Four Questions with Adrian Stegovec

Adrian Stegovec

1. Tell us a bit about the project you are working on at UCHI.

 A sentence like “She introduced you to me”, where the pronouns “you” and “me” co-occur, isn’t that easy to form in many languages. In fact, in some languages it is downright impossible for certain pronouns to co-occur in a sentence. This is, for example, the case in French, where speakers don’t accept the sentence “Elle te me a présenté, with the meaning of the English one from earlier, as well as other similar sentences with the wrong combinations of co-occurring pronouns. As part of my project, I investigate the patterns that arise with possible and impossible combinations of co-occurring pronouns across different languages, examining over 100 languages spanning different language families from all over the world.

It turns out that there is surprisingly little variation in the attested kinds of impossible combinations. The co-occurrence of pronouns is always restricted depending on their person – that is, whether they are 1st (“I”, “we”), 2nd (“you”), or 3rd person (“he”, “she”, “they”) - but never depending on their grammatical number or gender. Furthermore, all restrictions conform to the same abstract pattern and vary from language to language in a handful of predictable ways. This is surprising, given that such restrictions are often found in unrelated languages, separated from each other both historically and geographically - indicating that the pattern is not the result of a historical transfer or geographic contact. In my project, I explore the idea that this phenomenon can reveal to us important clues about the universal mental mechanisms we use to create and interpret language.

2.What drew you to this topic and what exciting developments are you anticipating?

I think what drew me to the topic was the same thing that originally drew me to linguistics. It’s just fascinating that in spite of how different individual languages may seem from one another, there exist patterns underlying the differences which we can uncover by approaching language in a scientific way. In that respect, I’m just happy that I found a topic that is at the same time quite narrow – looking at one very specific phenomenon – and has implications for one of the main problems linguistics deals with.

Although I have already made a lot of preliminary findings – for example, the cross-linguistic patterns mentioned earlier, and I have some ideas of where to take the project next, I can’t completely anticipate what all the details of my analysis will be and what else I will uncover as I work towards them. I think that is the truly exciting bit.

3. What are you looking forward to in regard to this year at UCHI?

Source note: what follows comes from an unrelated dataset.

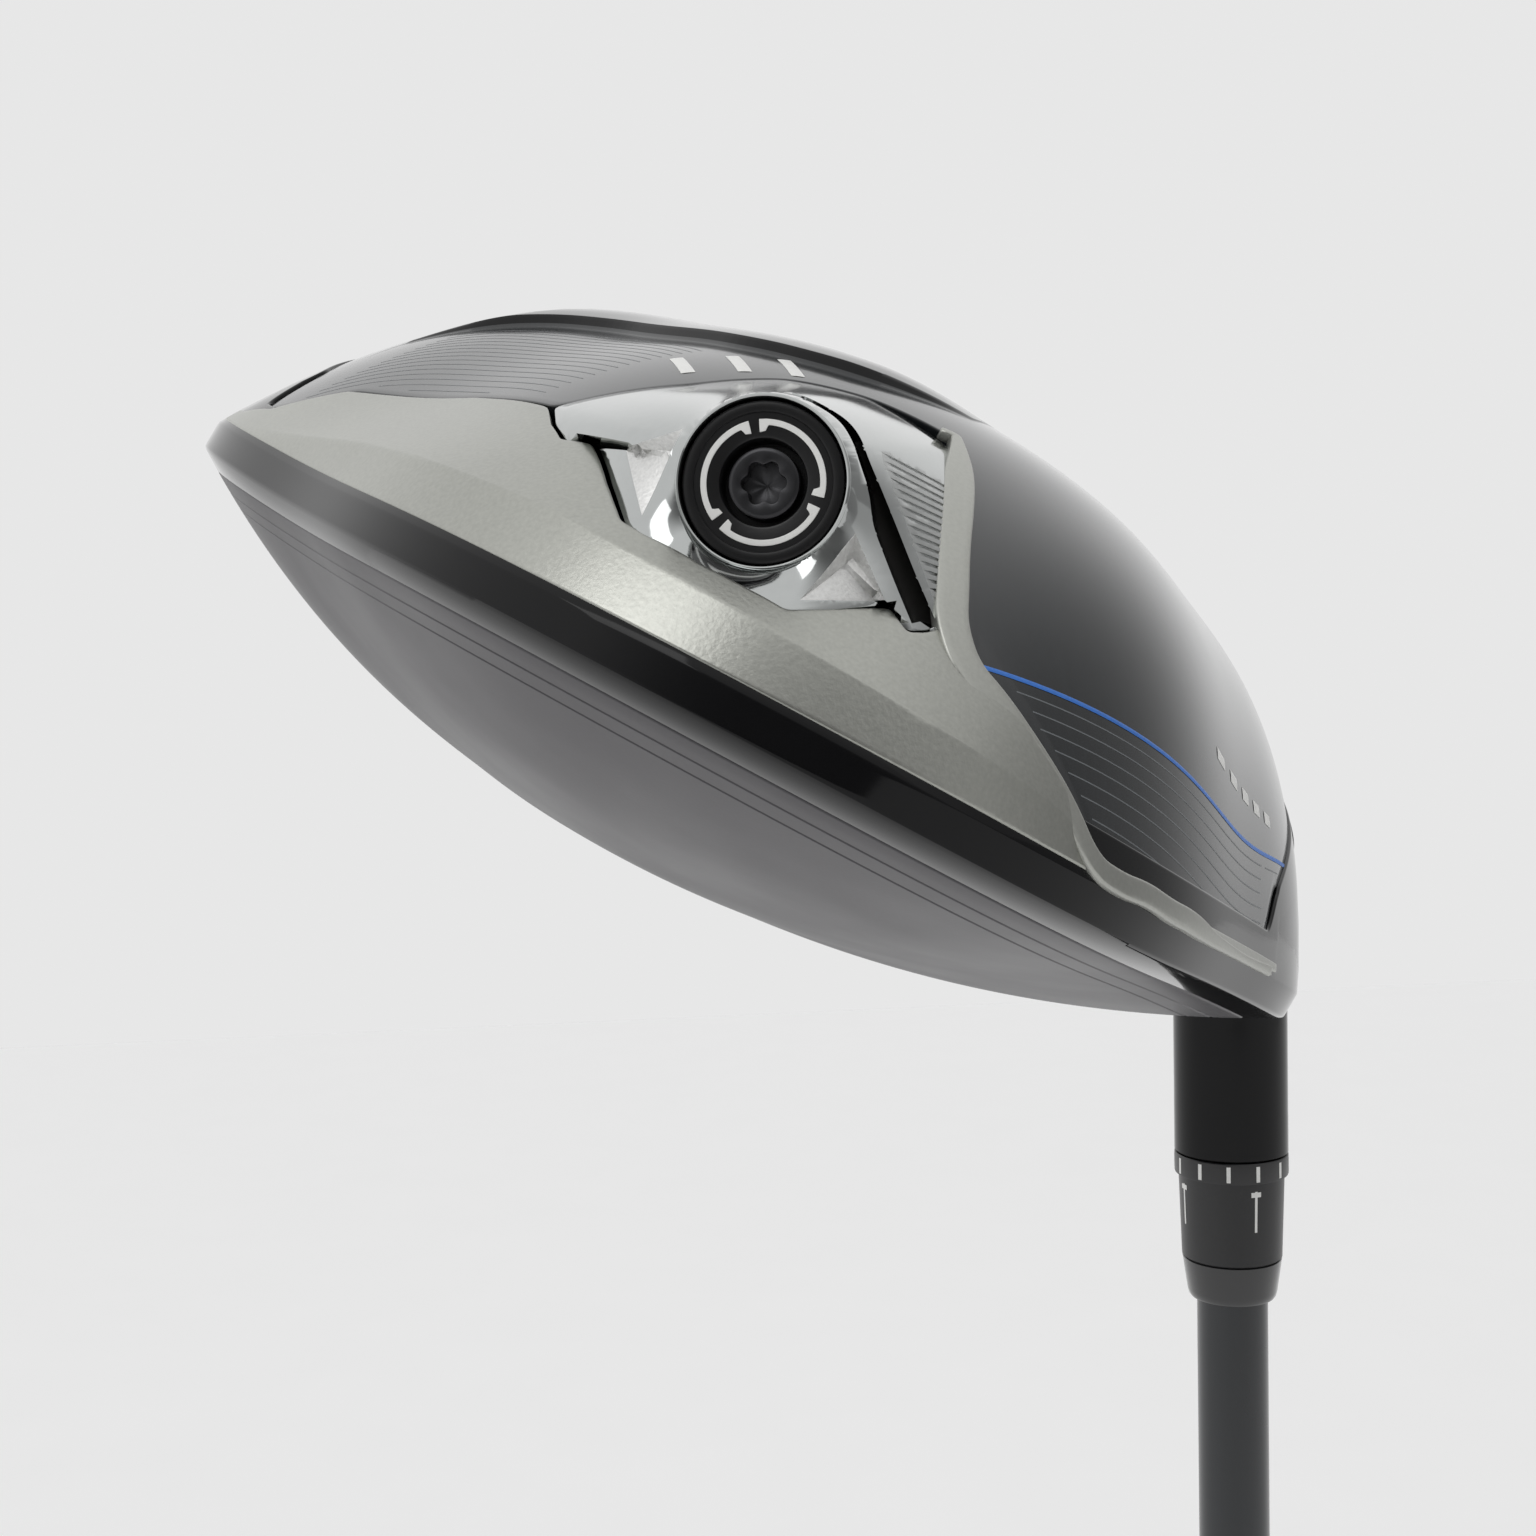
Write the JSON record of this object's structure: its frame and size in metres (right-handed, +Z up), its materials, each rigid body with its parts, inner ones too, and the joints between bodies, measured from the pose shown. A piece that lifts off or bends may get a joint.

I’m looking forward to an environment where I can engage with ideas and questions that I would otherwise not get in a linguistics-only setting. I  think it is important to know how to communicate your ideas to broader audiences, so this year will be a perfect opportunity to hone those skills, see where the topics I work on fit in the broader context of the humanities, get feedback from experts in fields I’m not that familiar with, and learn about the exciting topics they are working on. Hopefully, I can return the favor by also offering a linguist’s perspective on non-linguistic topics.

4. Many people wonder what value the humanities and humanities research has in today’s world. What are your thoughts on what humanities scholarship “brings to table?”

The fields that comprise the humanities are so varied that they each bring something unique to the table. Because of that, I’m not comfortable giving an opinion on the humanities as a whole and I’ll focus only on linguistics. Almost everyone has an opinion about language - either the language or languages they speak or what language is in general, and almost everyone also doesn’t know what linguistics is or what a linguist does.

But there’s much to be gained from the study of language, even though most people take it for granted. Linguists have uncovered a lot over the last 50-60 years, but we’re still just scratching the surface. For example, we’re only now starting to seriously explore the neurological and evolutionary side of language. Think also of the technological progress made with automatic translation and voice assistant software. In spite of how advanced these technologies may seem, we’re still far from making computers speak and understand language on par with humans. Consider that, as the voice assistant with the most supported languages, Apple’s Siri currently “speaks” 20 languages. We estimate that there are around 7000 languages spoken in the world today, and the databases required to train such software, given its current limitations, are practically impossible to compile for the vast majority of those languages. In contrast, a child learns their native language without really breaking a sweat, regardless of the language, and working with a very limited input compared to their computerized competitors. Whatever our children are doing, it’s radically different from what Siri’s teams of programmers are doing. The next big steps in the development of such technologies won’t come without first better understanding language itself.

Linguistics has the potential to be a bridge between the humanities on one end and engineering and the natural sciences on the other. Aside from this, I think that being aware of the complexity and the diversity of the world’s languages, and that language can be studied like any other natural object, can help people view the world more critically. If language, which comes to us so easily, is so complex that we are still working on fully understanding it, then perhaps other things we take for granted are worth a second though.